A variety of material remains were recovered from Mantle's Cave during the 1939 discoveries and the 1940 excavation. These include: flake stone tools, ground stone, bone implements, bags made of hide and netting, coiled basketry, snares, cordage, matting, moccasins, headdresses, corn and more.
Charles R. Scoggin discovered Mantle's Cave Cache 3, which contained this deer scalp headdress and a pair of moccasins. The headdress had been placed on a bed of cedar bark in a shallow pit with the pair of moccasins on top of it.
The unique and carefully crafted headdress is made from the crown of a doe. The hair was removed and the hide was tanned. The ears have feather quills woven in them.
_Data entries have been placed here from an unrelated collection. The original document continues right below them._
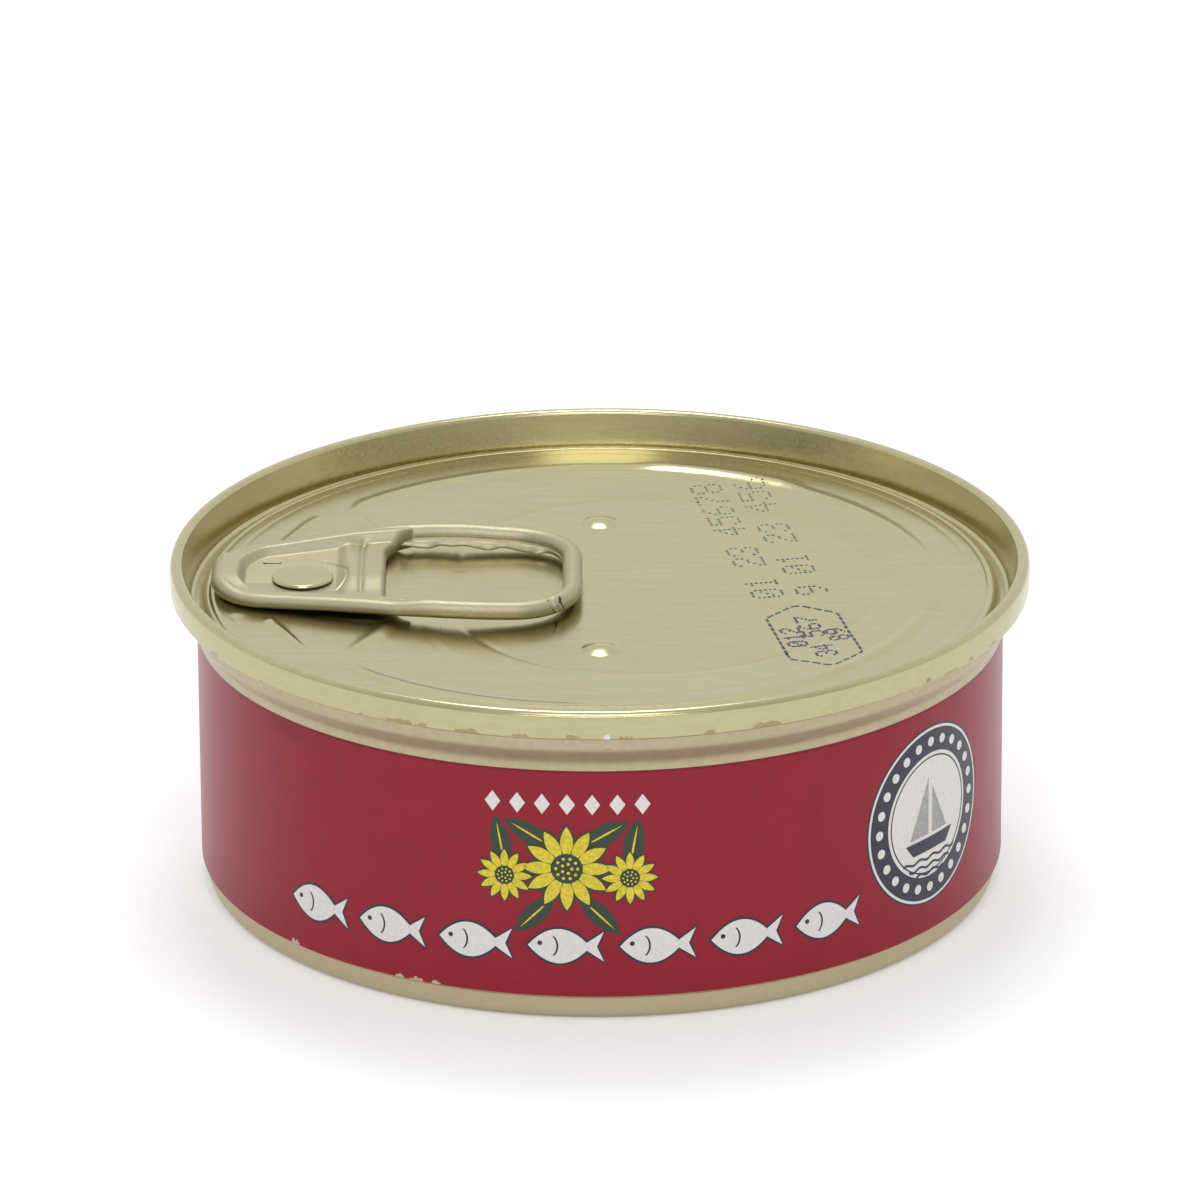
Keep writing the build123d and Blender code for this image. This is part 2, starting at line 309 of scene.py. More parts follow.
def gold_lacquered_tinplate(name, rgb, rough, grain, scuff):
    """Rolled tinplate under clear gold lacquer: a satin metal, warm because the lacquer filters
    what the tin reflects, with the faint streaks of the rolling mill and a fine matt grain."""
    material, tree = new_material(name)
    place = add(tree, PLACE).outputs["Object"]
    rolled = add(tree, "ShaderNodeMapping", {"Vector": place, "Scale": (0.08, 1.0, 1.0)})
    patterns = (
        (rolled, 0.5, 3.0, 0.6),
        (place, 6.0, 2.0, 0.5),
        (place, 0.22, 2.0, 0.6),  # drawn coarser than real lacquer grain, so that it shows
        (place, 0.35, 4.0, 0.65),
        (place, 0.9, 4.0, 0.6),
    )
    streaks, clouds, grit, ragged, torn = (
        add(tree, NOISE, {"Vector": at, "Scale": PER_MM / wide, "Detail": detail, "Roughness": broken})
        for at, wide, detail, broken in patterns
    )
    wear, rub_and_painted_shade = (
        add(tree, "ShaderNodeAttribute", attribute_name=field).outputs["Fac"] for field in ("wear", "rub_and_painted_shade")
    )
    # on the tab this share also holds the painted shade of the lance slit
    scuffed = add(tree, RAMP, (add(tree, MATHS, (rub_and_painted_shade, torn), operation="ADD"), 1.02, 1.12), **SMOOTH)
    nicked = add(tree, RAMP, (add(tree, MATHS, (wear, ragged), operation="ADD"), 1.0, 1.06), **SMOOTH)
    streaked = add(tree, RAMP, (streaks, 0.35, 0.65), **SMOOTH)
    tone = add(tree, MIX, {0: streaked, 6: scaled(rgb, 0.965), 7: scaled(rgb, 1.02)}, **OF_COLOURS)
    for share, over in (
        (add(tree, RAMP, (clouds, 0.4, 0.75, 0.0, 0.35), **SMOOTH), scaled(rgb, 0.93)),
        (scuffed, scaled(scuff)),
        (nicked, scaled(bpy.context.scene.can_colours.bare)),
    ):
        tone = add(tree, MIX, {0: share, 6: tone, 7: over}, **OF_COLOURS)
    worn = add(tree, MATHS, (scuffed, nicked), operation="MAXIMUM")
    lost = add(tree, MATHS, (worn, 0.6), operation="MULTIPLY")
    relief = add(tree, MATHS, (grit, streaks), operation="ADD")
    surface = {
        "Base Color": tone,
        "Metallic": add(tree, MATHS, (1.0, lost), operation="SUBTRACT"),
        "Roughness": add(tree, RAMP, (grit, 0.3, 0.7, rough - 0.04, rough + 0.05), **SMOOTH),
        "Normal": add(tree, "ShaderNodeBump", {"Strength": 1.0, "Distance": grain * MM, "Height": relief}),
    }
    add(tree, "ShaderNodeOutputMaterial", {"Surface": add(tree, PRINCIPLED, surface)})
    return material


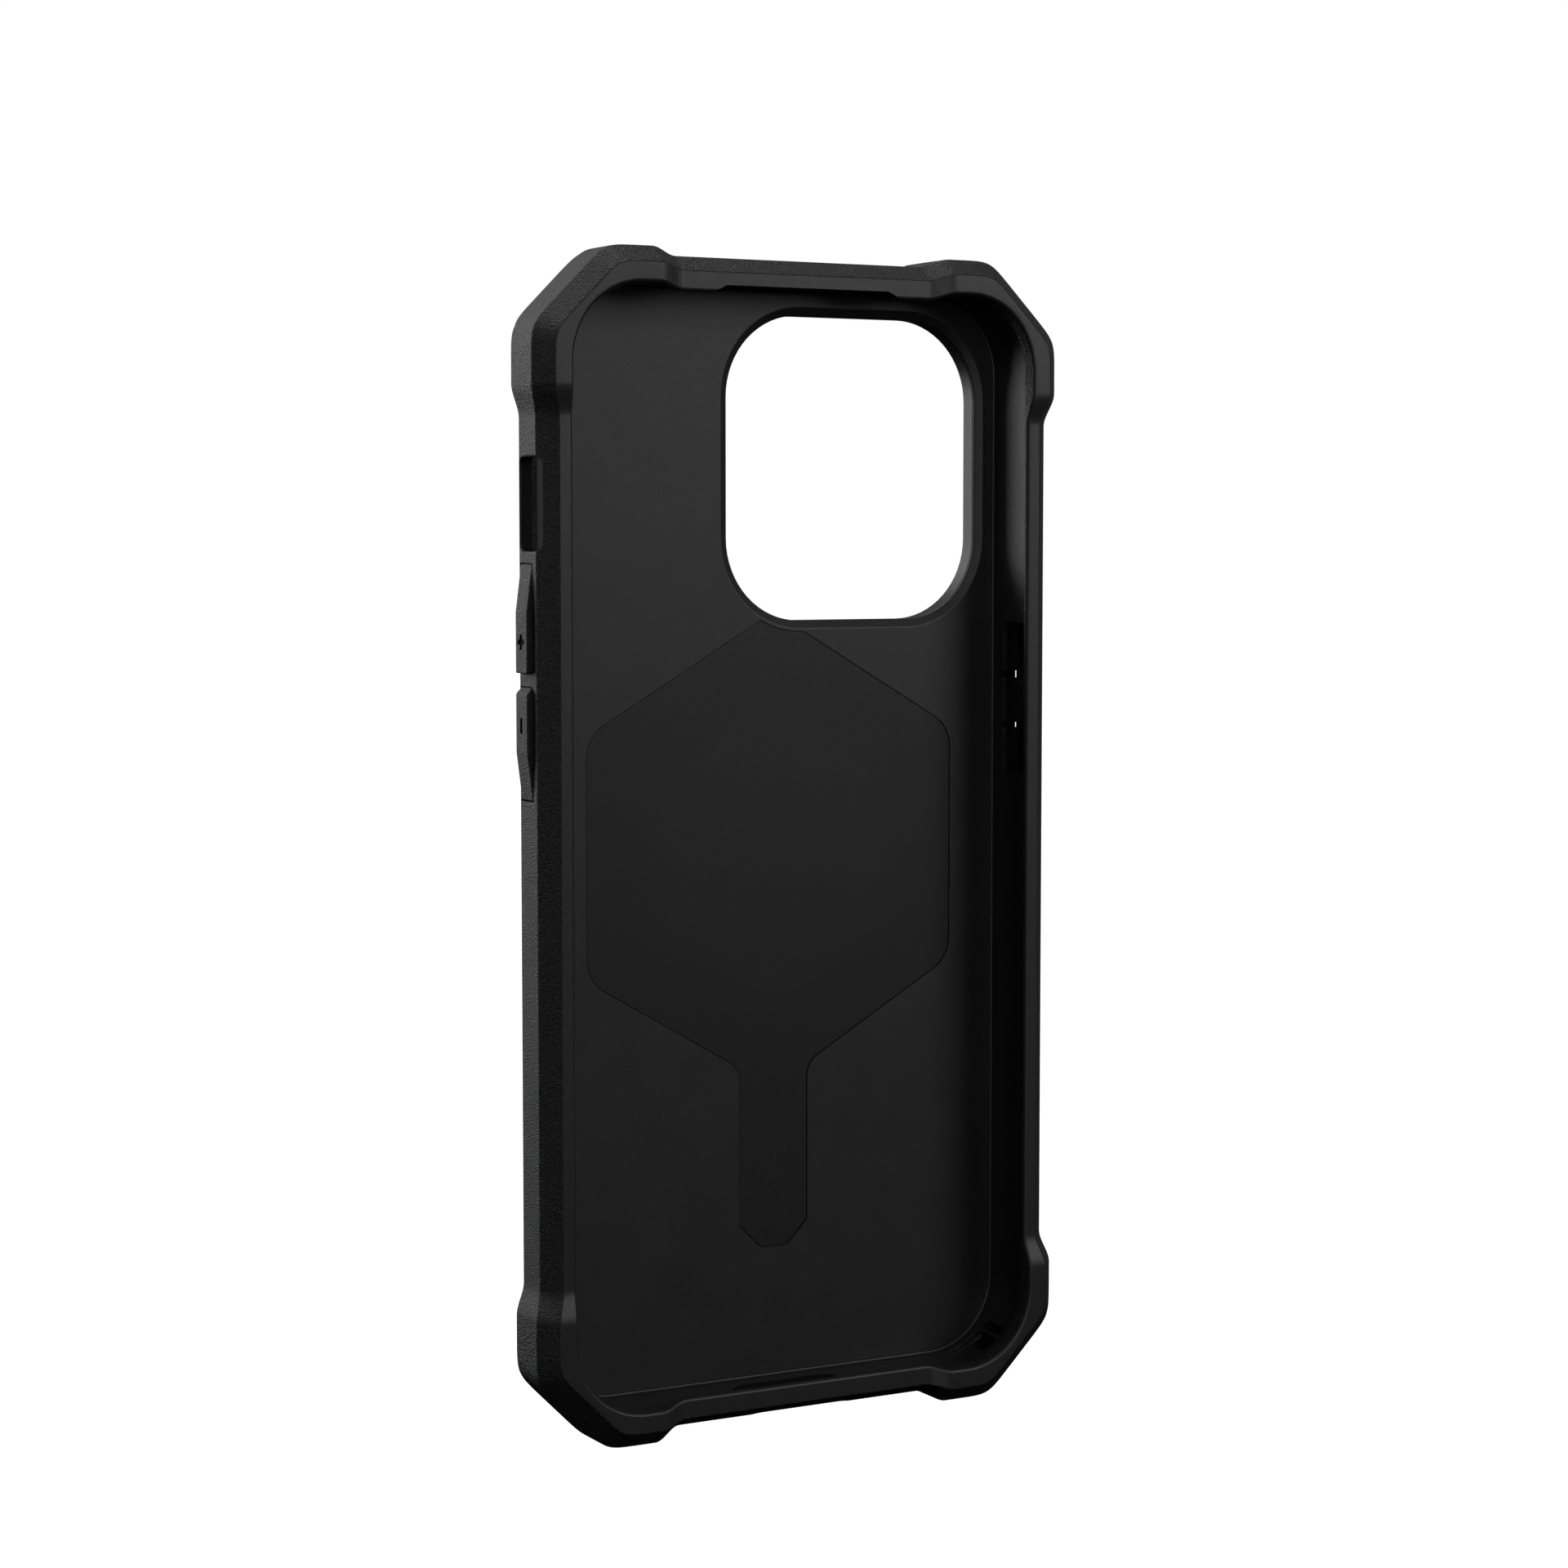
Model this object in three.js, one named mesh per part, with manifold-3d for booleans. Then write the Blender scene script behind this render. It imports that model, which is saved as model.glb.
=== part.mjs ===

Cedar bark was stuffed into the ears at the base. Both strategies help the ears to stand rigid. What appear to be the eye holes were sewn shut with cordage that is two ply, S spin, Z final twist.
Eyes sewn shut are also seen in the pouch that held the flicker feather headdress from Cache 1, although the cordage used to sew those slits was two ply, Z spin, S final twist. Recently obtained radiocarbon dates indicate this headdress is from the Middle Archaic (3000-500 B.C.E.).
Few other similar headdresses have been recovered in archaeological contexts. Allen and Munsey (2002:101) describe a partial deer scalp headdress recovered from Canyonlands (Utah), and radiocarbon dated to 1470-1660 C.E. It is similar in construction to the Mantle's Cave specimen, having the eye sewn shut. It varies in that the ear is stiffened with a twig. It also has part of an antler and is decorated with olivella shells.
Their research on Numic and Puebloan ethnographic animal headdresses, the few similar headdresses recovered from eastern Great Basin archaeological contexts and Great Basin rock art, Fremont and earlier, allow them to suggest that such headdresses were used ceremonially to prepare for hunts or as disguises in hunts. They posit that the Mantle's Cave headdress may be a precursor to their specimen, hence also possibly used in ritual.
This deer headdress produced two calibrated 14C dates of 1772-1509 B.C.E. (.99) and 1620-1410 B.C.E. (.94) which we interpret as about 1241 B.C.E. This date was completely unexpected because it has been believed that Mantle's Cave was used roughly between about 400 and 800 C.E.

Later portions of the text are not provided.